As students complete the program, the hope is that they will share their knowledge and understanding with others, further expanding the impact the project has on the campus community and in school communities where students eventually go to teach.
"The hope is that the students who do participate will naturally enrich our own campus culture by sharing their experiences with our community," deKoven said. "The Somalis that we have worked with for many years have asked us to take what we have learned back to our classrooms and neighborhoods and help reduce stereotypes and misunderstandings, in particular about Islam. We have taken this request very seriously and our program's graduates are intentional about sharing what they have learned with others and about bringing these competencies into their classrooms."

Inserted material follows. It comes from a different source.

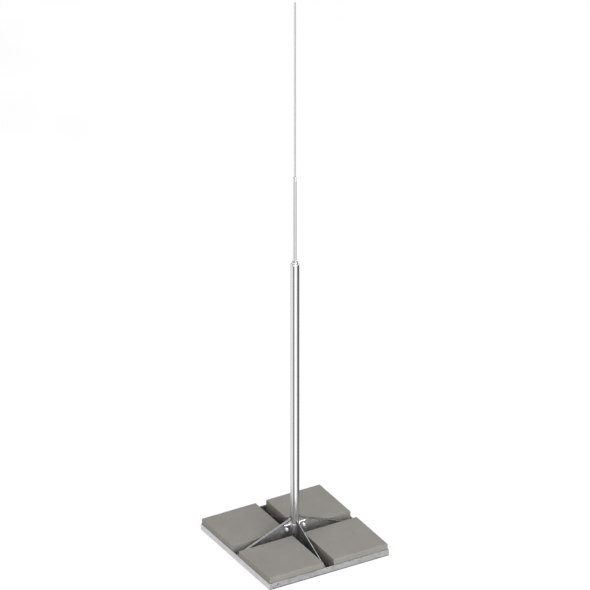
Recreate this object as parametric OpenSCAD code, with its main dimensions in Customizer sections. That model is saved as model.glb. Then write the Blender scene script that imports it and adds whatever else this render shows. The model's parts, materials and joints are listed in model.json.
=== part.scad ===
// Free-standing lightning rod mast on a ballasted base, 3 m tall.
// Units are millimetres. Z is up, the origin is on the ground at the middle of the base.
// -Y is the front, -X the left. The four concrete slabs lie in an angle-steel frame and leave
// a plus-shaped gap, in which four upright webs brace the mast tube.

/* [Slabs] */
// side of one square concrete slab
slab_side = 299.5; // [292:0.5:300]
// slab thickness
slab_t = 62; // [50:1:70]
// clear gap between neighbouring slabs
slab_gap = 58; // [50:1:64]
// chamfer on the slab edges
slab_edge = 3; // [1:0.5:5]

/* [Base frame] */
// height of the angle rails' outer leg
rail_h = 35; // [28:1:40]
// width of the angle rails' bottom leg
rail_w = 35; // [25:1:40]
// wall thickness of the angle rails
rail_t = 3; // [2.5:0.5:4]
// outside radius of the angle rails' bend
rail_r = 5; // [4.5:0.5:6]
// play between the slabs and the left and right rails
play_x = 0.3; // [0.3:0.1:2]
// play between the slabs and the front and back rails
play_y = 1.8; // [0.3:0.1:3]
// width of the flat cross bars under the gap
cross_w = 100; // [80:1:120]
// diameter of the earthing hole in the front rail
earth_hole_d = 11; // [9:0.5:13]
// distance of the earthing hole from the front left corner
earth_hole_x = 47; // [35:1:80]
// height of the earthing hole above the ground
earth_hole_z = 22; // [16:0.5:26]

/* [Webs] */
// thickness of the upright web plates
web_t = 4; // [3:0.5:6]
// height of the front and back webs' top edge, carried in to the mast axis
web_top = 144; // [138:1:150]
// height of the back web's top edge, carried in to the mast axis
web_back_top = 139; // [136:1:150]
// fall of that edge for each millimetre outwards
web_fall = 0.455; // [0.44:0.005:0.47]
// width of the capping bar on the left and right webs
cap_w = 15; // [10:0.5:20]
// thickness of the capping bar
cap_t = 4; // [3:0.5:5]
// height of the capping bar's top, carried in to the mast axis
cap_top = 150.9; // [148:0.1:156]
// fall of the capping bar for each millimetre outwards
cap_fall = 0.393; // [0.385:0.001:0.42]
// height of the capping bar's upturned end
cap_end = 157; // [153:1:170]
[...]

While the program helps broaden the minds of UW-Eau Claire students and alumni, it also helps local minority communities understand the university's desire for and commitment to inclusivity, deKoven said, noting that the university's efforts to reach out to diverse communities is greatly appreciated by those communities.
"I would like to share that this experience meant a lot," said Maryam Mohammed, an ethnic Somali student of education at the Metropolitan State College in St. Paul who through the immersion program met with UW-Eau Claire students. "The fact that students came to Minnesota and reached out to the Somali community and wanted to get to know more about our culture was touching and humbling. Not just the Somali community but reaching out to any community and showing interest in learning about a different culture is a big step in the right direction toward developing tolerance, acceptance and appreciation for one another."